Tucson doesn’t have a dedicated funding source for transit, which means money comes from the general fund, which also pays for parks, public safety and many other city programs.
In May, Tucson voted to extend an existing half-cent sales tax for 10 years. Prop. 411 is intended to fund road repairs and street-safety projects, but it doesn’t include transit projects.
The city paid for a team of national transportation consultants from Nelson/Nygaard to analyze the transit fares and make recommendations. That study cost about $100,000 of federal grant money. While recommendations from the study have been discussed at the city’s Transit Task Force, the report has not been made available to the public.

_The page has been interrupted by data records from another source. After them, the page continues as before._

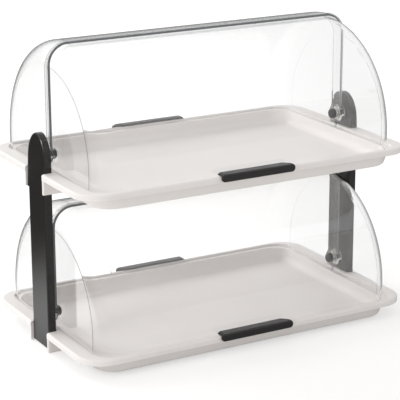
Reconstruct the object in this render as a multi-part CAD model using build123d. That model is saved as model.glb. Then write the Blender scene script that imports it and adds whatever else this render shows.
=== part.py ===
"""Two-tier countertop bread display: two trays under roll-top covers, carried on two end posts.

Frame: X runs along the trays, -Y is the front, +Z is up. The origin is the centre of the
footprint, on the surface that the rubber feet stand on. All sizes are in millimetres.
"""
from build123d import *
import math
import os

# ---------------------------------------------------------------- driving dimensions
# Tray: a shallow moulding with a broad rim and a turned-down lip
tray_length = 530.0
tray_width = 325.0
tray_corner_r = 40.0
lip_drop = 8.4              # height of the turned-down lip
lip_round_r = 3.2
lip_wall = 2.4
body_end_inset = 20.0       # lip to the body's wall at the short ends
body_side_inset = 4.0       # lip to the body's wall along the front and back
body_corner_r = 41.0
body_draft = 18.0           # slope of the body's outside, so that stacked trays nest
body_foot_r = 5.0
floor_depth = 23.2          # rim top to the inside of the floor
floor_wall = 2.8
bowl_floor_r = 12.0
draft_angle = 2.0           # moulding draft of the bowl

# Seat of the covers: a ledge let into the rim
ledge_depth = 3.0
ledge_side_clearance = 1.2  # ledge step to the cover, along the front and back
ledge_end_clearance = 3.5
bowl_side_margin = 1.6      # ledge kept inside the inner cover, along the front and back
bowl_end_margin = 1.2

# Tiers
tier_pitch = 232.0          # rim to rim
foot_height = 4.0           # tray to the counter

# Covers: two nested quarter drums for each tier, which turn on one line
pivot_height = 19.5         # pivot line above the rim
cover_side_margin = 7.6     # lip to the foot of the outer cover
cover_end_margin = 23.0     # lip to the end wall of the outer cover
cover_wall = 2.4
cover_corner_r = 30.0
nest_gap = 1.0              # between the outer and the inner cover
outer_overlap = 10.5        # outer cover's edge, past the pivot line
inner_overlap = 6.0         # inner cover's edge, past the pivot line
end_panel_rise = 0.5        # flat of the end walls, proud of the rounded corner
edge_rib_height = 1.5
edge_rib_width = 3.0
hub_r = 13.0
hub_height = 5.4            # outer cover's hub, out of its end wall
inner_hub_height = 1.0

# Pivot pins
pin_r = 4.0
pin_running_clearance = 0.06
pin_socket_clearance = 0.02
pin_socket_depth = 8.5
knob_r = 7.5
knob_length = 6.5
knob_round_r = 2.5
knob_gap = 0.3
washer_r = 11.0
washer_thickness = 2.1
washer_gap = 0.1            # each side of the washer

# Handles
handle_length = 118.0
handle_reach = 5.0          # handle's outer face, out of the lip
handle_top = 4.0            # above the rim
handle_drop = 7.5           # below the rim, in front of the lip
handle_rim_gap = 0.6
handle_skirt = 4.0          # thickness of the finger lip
handle_end_r = 5.4          # round ends, seen from the front
handle_end_taper = 17.0     # each end, shorter at the cover than in front
handle_edge_r = 2.5         # round the outer face
handle_seat_gap = 0.05
peg_r = 1.5
peg_spacing = 64.0
peg_gap = 0.05

# End posts: a column between the tiers and an arched bracket above
post_width = 55.0
post_reveal = 2.0           # lip to the outer face of the brackets, at their foot
plate_thickness = 3.2       # outer plate, which hangs over the lip
plate_gap = 0.2
column_step = 1.8           # column's outer face, behind the bracket's
bracket_lean = 3.6          # bracket's outer face, inwards from its foot to its top
column_side_step = 0.8      # column's sides, inside the bracket's
shoe_height = 3.0           # foot of the column that has the bracket's full width
arch_height = 52.0          # top of the bracket above the rim
arch_spring = 15.0          # where the arch starts, above the rim
post_edge_r = 2.5
lug_drop = 3.0              # tray lug below the tray
lug_depth = 24.0            # tray lug along X, from the plate inwards
lug_cheek = 4.0             # lug beside the plate, which closes the cut lip
lug_cheek_step = 0.5        # cheek's face, behind the lip's
lug_edge_r = 1.5

# Tie rods: clamp bracket, tray, column and tray together
rod_r = 2.0
rod_gap = 0.2
rod_spacing = 32.0          # along Y
rod_inset = 4.9             # rod's axis, behind the posts' inner face
nut_flats = 7.0
nut_thickness = 3.2
nut_pocket_depth = 4.2
nut_pocket_gap = 0.5
thread_gap = 0.04
insert_r = 3.0
insert_length = 9.0

# Feet
foot_r = 9.0
foot_taper_r = 7.5
foot_inset = 36.0           # foot's axis, inside the body's wall
foot_recess = 1.0           # seat of the foot, let into the floor
foot_recess_gap = 0.1

# ---------------------------------------------------------------- derived sizes
tray_height = floor_depth + floor_wall
lower_rim_z = tray_height + foot_height
rim_levels = {"lower": lower_rim_z, "upper": lower_rim_z + tier_pitch}

seat_drop = pivot_height + ledge_depth
outer_radius = math.hypot(tray_width / 2 - cover_side_margin, seat_drop)
outer_half_length = tray_length / 2 - cover_end_margin
inner_radius = outer_radius - cover_wall - nest_gap
inner_half_length = outer_half_length - cover_wall - nest_gap

ledge_half_width = tray_width / 2 - cover_side_margin + ledge_side_clearance
ledge_half_length = outer_half_length + ledge_end_clearance
inner_foot_y = math.sqrt((inner_radius - cover_wall) ** 2 - seat_drop**2)
bowl_half_width = inner_foot_y - bowl_side_margin
bowl_half_length = inner_half_length - cover_wall - bowl_end_margin

post_outer_x = tray_length / 2 - post_reveal
post_inner_x = outer_half_length + hub_height + washer_thickness + 2 * washer_gap
plate_inner_x = post_outer_x - plate_thickness
lug_face_x = plate_inner_x - plate_gap
lug_bottom = tray_height + lug_drop
notch_half_width = post_width / 2 + plate_gap
rod_x = post_inner_x + rod_inset
rod_y = rod_spacing / 2
rod_places = [(side * rod_x, row * rod_y) for side in (-1, 1) for row in (-1, 1)]
insert_bottom = 3.0         # above the upper rim


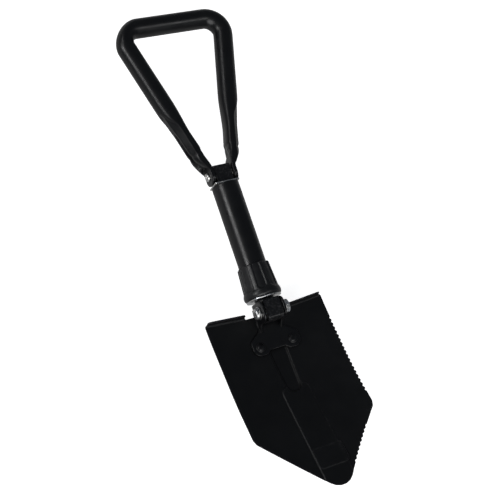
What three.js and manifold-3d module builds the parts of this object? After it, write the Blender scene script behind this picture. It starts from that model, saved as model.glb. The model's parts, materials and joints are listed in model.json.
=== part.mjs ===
// Folding camp shovel, lying on its back: X across the blade, Y along the shaft
// from the blade tip to the hand bar, Z up on the hollow side of the blade.
// Millimetres. Every piece is laid out in a design frame whose Y axis is the shaft
// axis and whose y = 0 is the level of the blade hinge pin.

import * as THREE from 'three';
import { mergeVertices } from 'three/addons/utils/BufferGeometryUtils.js';
import Module from 'manifold-3d';

const wasm = await Module();
wasm.setup();

// ---- driving dimensions -------------------------------------------------------

const GAP = 0.3; // clearance kept between neighbouring pieces
const ROUND = 24; // facets of a round piece
const THROUGH = 40; // reach of a cutting tool that goes right through

// Shaft
const TUBE_R = 16;
const TUBE_WALL = 1.5;
const HANDLE_PIN_Y = 166.5; // hinge of the D handle
const PLATE_TOP_Y = 155.2;
const PLATE_THICKNESS = 1.5;
const PLATE_HALF = { x: 15, z: 12.2 };
const SLEEVE_FOOT_Y = 36; // lower end of the threaded sleeve
const TUBE_FOOT_Y = 50.5;
const ROD_R = 5;
const ROD_ENDS_Y = [18, 148];
const CROSS_PIN_R = 2;
const CROSS_PINS_Y = { lower: 26, upper: 142 };
const TUBE_DROP = 9.5; // travel of the shaft tube while the handle folds

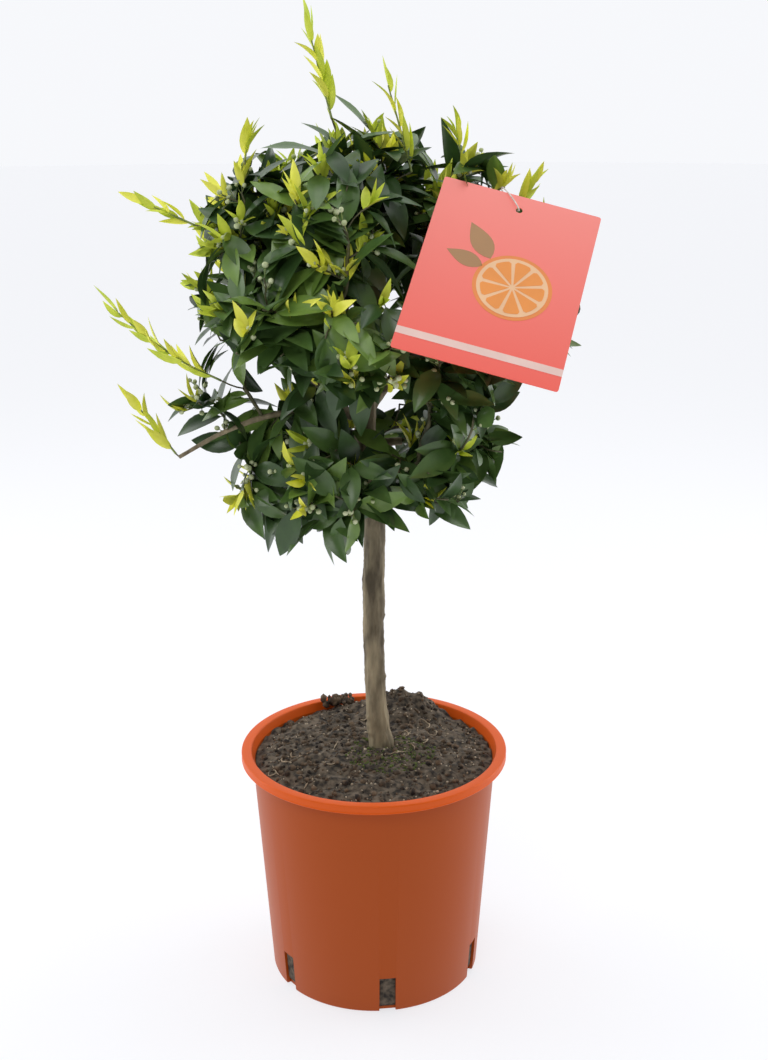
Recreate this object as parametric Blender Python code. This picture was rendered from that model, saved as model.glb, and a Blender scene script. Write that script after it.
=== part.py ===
# Potted mandarin orange tree: a round head on a bare stem, in a plain nursery pot,
# with a bare hang card tied to the head.
# Metres, +Z up. The origin is the middle of the pot's flat underside, and -Y is the front.

import math
import random

import bmesh
import bpy
import numpy as np
from mathutils import Matrix, Vector
from mathutils.bvhtree import BVHTree

# Pot
POT_HEIGHT = 0.197
RIM_RADIUS = 0.110
RIM_DROP = 0.0065
RIM_WIDTH = 0.0085
RIM_ROUND = 0.0015
RIM_LIP_IN = 0.0030
RIM_LIP_DIP = 0.0005
RIM_LIP_RISE = 0.0008
BODY_TOP_RADIUS = 0.1009
BASE_RADIUS = 0.0877
POT_WALL = 0.0018
POT_FLOOR = 0.0025
BASE_ROUND = 0.0015
POT_SEGMENTS = 40

# Drain slots, cut up from the pot's bottom edge
SLOT_COUNT = 6
SLOT_WIDTH = 0.0134
SLOT_HEIGHT = 0.032
SLOT_REACH_IN = 0.004
SLOT_REACH_OUT = 0.010
SLOT_REACH_DOWN = 0.002
FIRST_SLOT_ANGLE = math.radians(-83.4)

# Compost
SOIL_EDGE_HEIGHT = 0.1885
SOIL_MIDDLE_HEIGHT = 0.1985
SOIL_FLAT_RADIUS = 0.013
SOIL_FALL_POWER = 1.6
SOIL_FOOT_HEIGHT = 0.006
SOIL_RINGS = 6
SOIL_SEGMENTS = 30
SOIL_HEAPS = (
    # x, y, height, spread
    (0.034, 0.074, 0.024, 0.021),
    (0.002, 0.080, 0.015, 0.017),
    (-0.030, 0.080, 0.006, 0.014),
    (-0.062, -0.028, 0.004, 0.024),
    (0.058, -0.030, 0.005, 0.026),
)

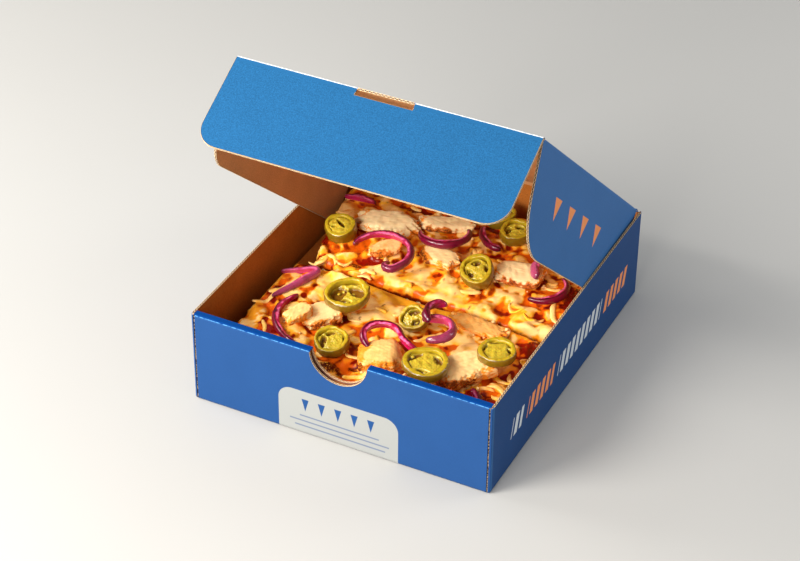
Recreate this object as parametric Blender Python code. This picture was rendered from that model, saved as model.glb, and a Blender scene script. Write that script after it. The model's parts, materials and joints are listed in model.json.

The study was not part of the discussion at the council meeting, as community leaders had expected.
Arizona Luminaria requested the report in May from officials at the city and Sun Tran but did not receive the document before publishing this article.
In 2018, before the pandemic, the public transit system in Tucson cost about $65 million. Fares paid for about $11 million of those costs, about 17%, according to the Federal Transit Administration’s National Transit Database.
Where and how to make up $11 million is the question. Before the pandemic, Tucson was collecting that money 75 cents at a time for economy fares and $1.75 for regular fares.
Photo by Becky Pallack
C.J. Jones, a member of the Tucson chapter of Jobs With Justice, told the city council he strongly supports free public transit.
“We think that public transportation is a public service, similar to parks and recreation and the swimming pools the city has, and we hope that service is not taken away,” he said at a May 19 meeting.
University High School student Jesus Mendoza called on the council to keep transit free for teens, who use the city buses to get to school and sports.
Benz has been riding Tucson buses and organizing for bus riders for years. At the June 7 meeting, he addressed the safety incidents cited recently by the Teamsters Local 104, the union that represents drivers, as reason for reinstating fares.
“There’s a lot of talk there but there’s no data that has been produced to back up those allegations,” he said. “To quote the old TV commercial from the 80s, ‘Where’s the beef?’”
Riley Merline, who recently became a member of the Transit Task Force, said the city should support fare-free transit on a long-term basis and maybe permanently to allow “anyone and everyone” to get around Tucson.
“The more I learn about it, the more I read about it, the more I look at other cities trying it, the more I support it, the more I like it as a concept,” Merline said. “I think it’s something many cities are doing a good job with but also something that every city should be striving to achieve.”